This winner of the 2008 National Book Critics' Circle Award for Fiction is the master work from "one of the greatest and most influential modern writers" (James Wood, New York Times Book Review).
Composed in the last years of Roberto Bolaño's life, 2666 was greeted across Europe and Latin America as his highest achievement, surpassing even his previous work in its strangeness, beauty, and scope. Its throng of unforgettable characters includes academics and convicts, an American sportswriter, an elusive German novelist, and a teenage student and her widowed, mentally unstable father. Their lives intersect in the urban sprawl of Santa Teresa—a fictional Juárez—on the U.S.-Mexico border, where hundreds of young factory workers, in the novel as in life, have disappeared.

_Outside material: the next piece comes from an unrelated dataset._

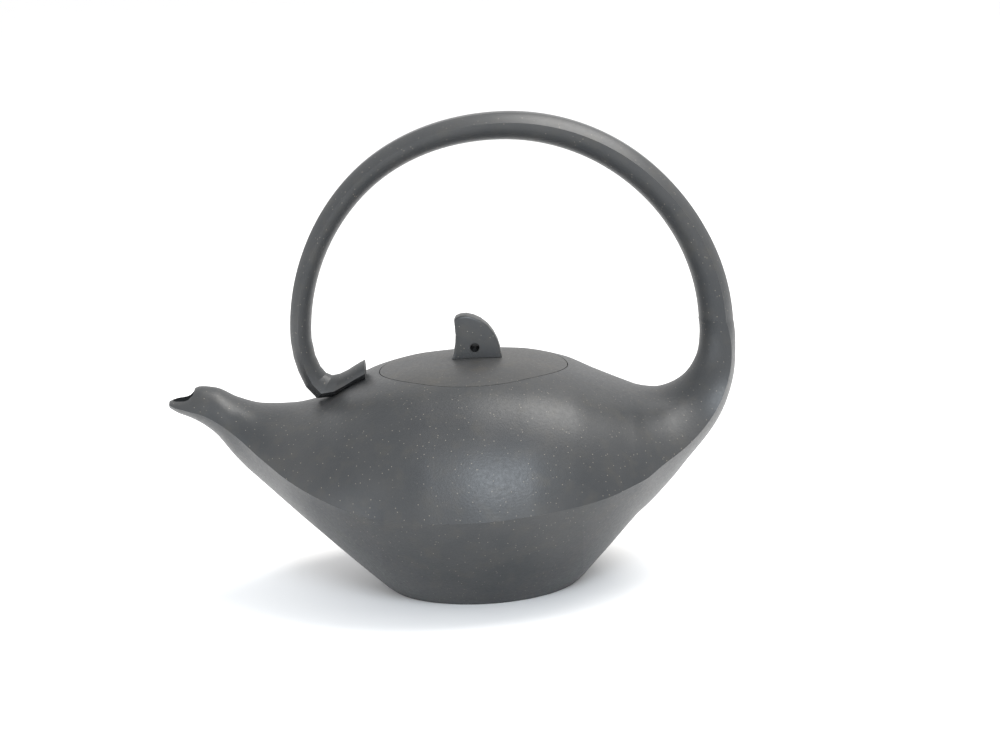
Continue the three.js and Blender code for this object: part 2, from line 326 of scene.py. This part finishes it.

"…think of David Lynch, Marcel Duchamp (both explicitly invoked here) and the Bob Dylan of 'Highway 61 Revisited,' all at the peak of their lucid yet hallucinatory powers."
About the Author
ROBERTO BOLAÑO (1953-2003), born in Santiago, Chile, grew up in Chile and Mexico City, where he was a founder of the infrarealist poetry movement. His first full-length novel, The Savage Detectives, received the Herralde Prize and the Romulo Gallegos Prize when it appeared in 1998.